══ Data supplied

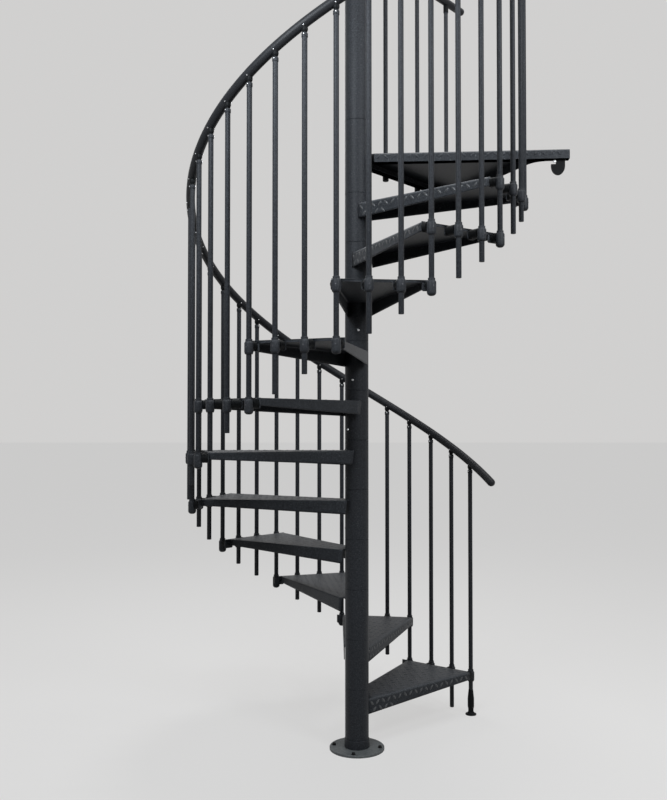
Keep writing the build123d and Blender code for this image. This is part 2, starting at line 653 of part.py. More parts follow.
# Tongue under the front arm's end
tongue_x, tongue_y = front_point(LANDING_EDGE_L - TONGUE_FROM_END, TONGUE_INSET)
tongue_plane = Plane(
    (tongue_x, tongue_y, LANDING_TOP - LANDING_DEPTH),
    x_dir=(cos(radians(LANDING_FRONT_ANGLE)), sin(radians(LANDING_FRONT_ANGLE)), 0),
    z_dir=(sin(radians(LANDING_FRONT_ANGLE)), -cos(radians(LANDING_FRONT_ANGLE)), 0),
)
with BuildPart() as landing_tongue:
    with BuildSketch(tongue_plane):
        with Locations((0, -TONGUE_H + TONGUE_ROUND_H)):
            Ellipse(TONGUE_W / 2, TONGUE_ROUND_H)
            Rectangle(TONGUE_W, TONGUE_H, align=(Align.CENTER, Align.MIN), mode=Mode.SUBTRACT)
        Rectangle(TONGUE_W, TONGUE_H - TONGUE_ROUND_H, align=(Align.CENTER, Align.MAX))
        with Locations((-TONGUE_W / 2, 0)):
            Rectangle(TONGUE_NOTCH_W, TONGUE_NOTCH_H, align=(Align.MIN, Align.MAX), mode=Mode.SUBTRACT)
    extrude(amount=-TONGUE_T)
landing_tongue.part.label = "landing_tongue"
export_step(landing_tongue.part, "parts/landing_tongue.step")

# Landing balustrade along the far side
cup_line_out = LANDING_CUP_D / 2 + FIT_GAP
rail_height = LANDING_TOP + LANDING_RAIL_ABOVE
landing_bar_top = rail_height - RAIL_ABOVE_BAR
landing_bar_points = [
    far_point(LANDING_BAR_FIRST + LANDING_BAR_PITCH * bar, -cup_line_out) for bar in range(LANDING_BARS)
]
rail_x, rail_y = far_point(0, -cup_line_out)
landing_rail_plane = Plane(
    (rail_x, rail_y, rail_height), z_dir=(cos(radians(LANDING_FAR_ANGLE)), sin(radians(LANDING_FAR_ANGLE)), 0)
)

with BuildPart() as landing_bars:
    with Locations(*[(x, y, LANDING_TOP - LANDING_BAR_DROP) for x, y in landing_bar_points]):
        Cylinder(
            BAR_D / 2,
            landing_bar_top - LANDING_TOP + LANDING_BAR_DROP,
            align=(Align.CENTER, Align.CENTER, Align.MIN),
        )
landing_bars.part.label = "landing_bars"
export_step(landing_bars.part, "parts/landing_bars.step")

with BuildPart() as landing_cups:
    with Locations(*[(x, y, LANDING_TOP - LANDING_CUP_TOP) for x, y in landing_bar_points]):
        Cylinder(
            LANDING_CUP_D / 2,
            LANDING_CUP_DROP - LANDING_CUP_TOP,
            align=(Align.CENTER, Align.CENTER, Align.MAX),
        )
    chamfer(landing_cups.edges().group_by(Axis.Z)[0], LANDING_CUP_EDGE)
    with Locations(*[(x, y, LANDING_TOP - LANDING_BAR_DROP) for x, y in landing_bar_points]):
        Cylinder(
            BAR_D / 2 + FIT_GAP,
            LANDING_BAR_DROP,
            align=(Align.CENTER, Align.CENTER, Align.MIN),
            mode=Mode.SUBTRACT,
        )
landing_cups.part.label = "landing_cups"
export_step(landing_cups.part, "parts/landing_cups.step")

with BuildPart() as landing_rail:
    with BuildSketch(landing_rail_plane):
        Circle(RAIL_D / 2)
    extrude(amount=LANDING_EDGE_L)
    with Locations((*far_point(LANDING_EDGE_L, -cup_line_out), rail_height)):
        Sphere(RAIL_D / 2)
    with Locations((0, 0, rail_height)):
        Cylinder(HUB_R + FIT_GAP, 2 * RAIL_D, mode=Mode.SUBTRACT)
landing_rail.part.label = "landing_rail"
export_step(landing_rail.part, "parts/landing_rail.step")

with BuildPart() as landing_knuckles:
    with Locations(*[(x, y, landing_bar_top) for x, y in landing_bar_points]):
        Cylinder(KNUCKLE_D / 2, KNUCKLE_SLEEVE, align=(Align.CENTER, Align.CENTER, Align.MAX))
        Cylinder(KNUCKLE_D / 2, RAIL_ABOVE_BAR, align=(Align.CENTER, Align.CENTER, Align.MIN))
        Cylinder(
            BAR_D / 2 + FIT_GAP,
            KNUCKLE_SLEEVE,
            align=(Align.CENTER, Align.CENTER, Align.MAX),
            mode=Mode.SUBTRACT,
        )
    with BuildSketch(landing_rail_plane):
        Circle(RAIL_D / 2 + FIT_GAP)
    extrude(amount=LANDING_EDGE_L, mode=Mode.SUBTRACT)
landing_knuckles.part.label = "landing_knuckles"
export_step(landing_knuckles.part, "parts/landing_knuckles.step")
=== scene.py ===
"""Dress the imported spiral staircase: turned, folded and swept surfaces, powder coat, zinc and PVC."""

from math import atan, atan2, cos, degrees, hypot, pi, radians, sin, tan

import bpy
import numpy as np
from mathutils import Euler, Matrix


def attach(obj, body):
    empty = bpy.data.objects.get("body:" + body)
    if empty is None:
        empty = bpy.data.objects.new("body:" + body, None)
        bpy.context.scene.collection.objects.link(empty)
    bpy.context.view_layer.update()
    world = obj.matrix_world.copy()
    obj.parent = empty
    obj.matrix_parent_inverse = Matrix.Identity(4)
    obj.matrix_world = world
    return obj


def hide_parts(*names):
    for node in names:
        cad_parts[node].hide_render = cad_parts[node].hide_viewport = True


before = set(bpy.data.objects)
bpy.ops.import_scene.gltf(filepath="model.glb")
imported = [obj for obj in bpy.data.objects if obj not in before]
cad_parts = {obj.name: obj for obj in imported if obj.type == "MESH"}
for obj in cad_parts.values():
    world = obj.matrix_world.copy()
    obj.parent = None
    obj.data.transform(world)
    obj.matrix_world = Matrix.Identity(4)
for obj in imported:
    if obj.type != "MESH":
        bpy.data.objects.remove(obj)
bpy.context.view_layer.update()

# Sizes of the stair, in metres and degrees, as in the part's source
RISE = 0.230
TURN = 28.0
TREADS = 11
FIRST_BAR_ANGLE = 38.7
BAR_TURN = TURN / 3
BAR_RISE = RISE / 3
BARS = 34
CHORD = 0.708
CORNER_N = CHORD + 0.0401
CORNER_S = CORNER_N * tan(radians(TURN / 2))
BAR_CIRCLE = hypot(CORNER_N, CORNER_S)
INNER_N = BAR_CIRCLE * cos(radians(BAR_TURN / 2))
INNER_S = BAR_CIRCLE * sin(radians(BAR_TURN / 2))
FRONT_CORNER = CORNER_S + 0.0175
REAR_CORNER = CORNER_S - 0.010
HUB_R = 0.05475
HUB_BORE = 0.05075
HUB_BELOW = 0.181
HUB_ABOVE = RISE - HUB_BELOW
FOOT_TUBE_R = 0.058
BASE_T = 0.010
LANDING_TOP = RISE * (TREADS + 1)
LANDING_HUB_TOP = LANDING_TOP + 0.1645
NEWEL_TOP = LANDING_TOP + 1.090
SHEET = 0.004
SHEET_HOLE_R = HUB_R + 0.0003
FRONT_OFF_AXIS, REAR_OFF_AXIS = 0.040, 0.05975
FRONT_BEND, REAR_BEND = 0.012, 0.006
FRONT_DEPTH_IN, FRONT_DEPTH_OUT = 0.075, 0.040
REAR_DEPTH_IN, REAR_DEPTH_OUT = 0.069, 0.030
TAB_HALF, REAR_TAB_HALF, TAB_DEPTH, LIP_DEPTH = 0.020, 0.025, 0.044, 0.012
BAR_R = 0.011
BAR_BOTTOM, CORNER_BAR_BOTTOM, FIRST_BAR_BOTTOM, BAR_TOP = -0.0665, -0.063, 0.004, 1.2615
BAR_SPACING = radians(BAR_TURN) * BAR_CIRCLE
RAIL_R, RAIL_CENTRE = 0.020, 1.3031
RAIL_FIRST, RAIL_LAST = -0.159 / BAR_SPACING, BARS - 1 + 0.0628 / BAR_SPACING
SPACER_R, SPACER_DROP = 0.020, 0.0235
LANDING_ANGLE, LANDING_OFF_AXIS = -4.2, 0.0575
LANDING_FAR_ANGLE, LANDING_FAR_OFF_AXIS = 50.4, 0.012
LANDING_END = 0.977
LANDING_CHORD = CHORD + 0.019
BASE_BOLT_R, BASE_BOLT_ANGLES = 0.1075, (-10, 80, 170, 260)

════
══ Data supplied

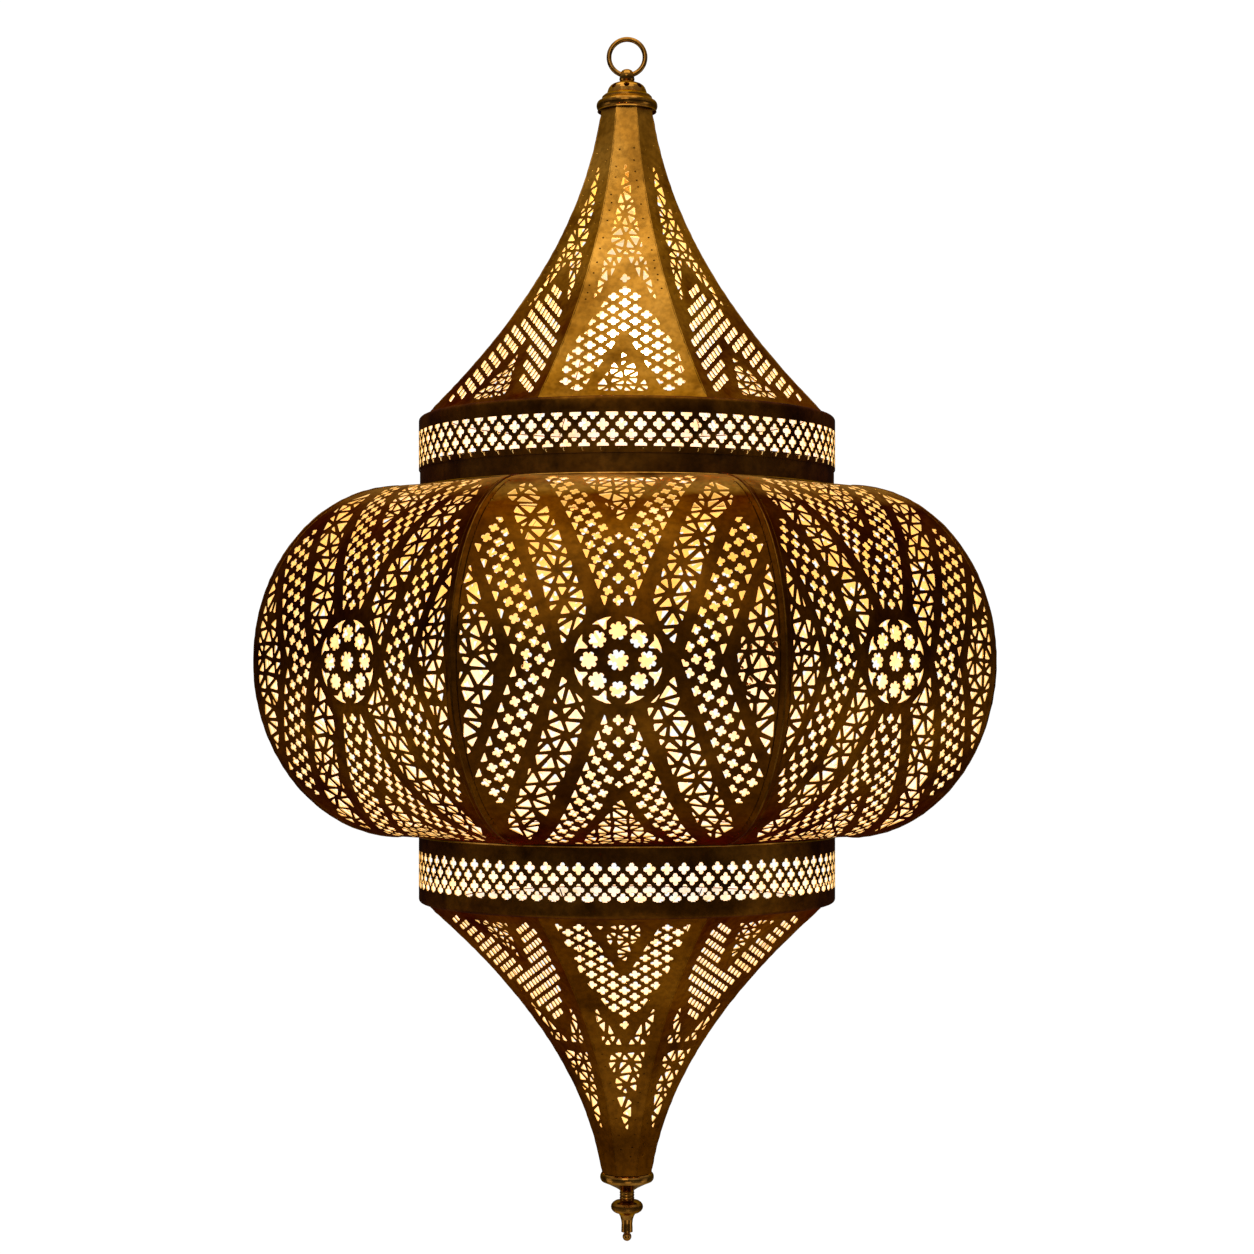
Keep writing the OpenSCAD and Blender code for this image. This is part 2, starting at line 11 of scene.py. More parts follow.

════

Can you repeat, word for word, every line above from the one containing "cad_parts[node].hide_render = cad_parts[node].hide_viewport" down to the one containing "bpy.data.objects.remove(obj)", including both?

        cad_parts[node].hide_render = cad_parts[node].hide_viewport = True


before = set(bpy.data.objects)
bpy.ops.import_scene.gltf(filepath="model.glb")
imported = [obj for obj in bpy.data.objects if obj not in before]
cad_parts = {obj.name: obj for obj in imported if obj.type == "MESH"}
for obj in cad_parts.values():
    world = obj.matrix_world.copy()
    obj.parent = None
    obj.data.transform(world)
    obj.matrix_world = Matrix.Identity(4)
for obj in imported:
    if obj.type != "MESH":
        bpy.data.objects.remove(obj)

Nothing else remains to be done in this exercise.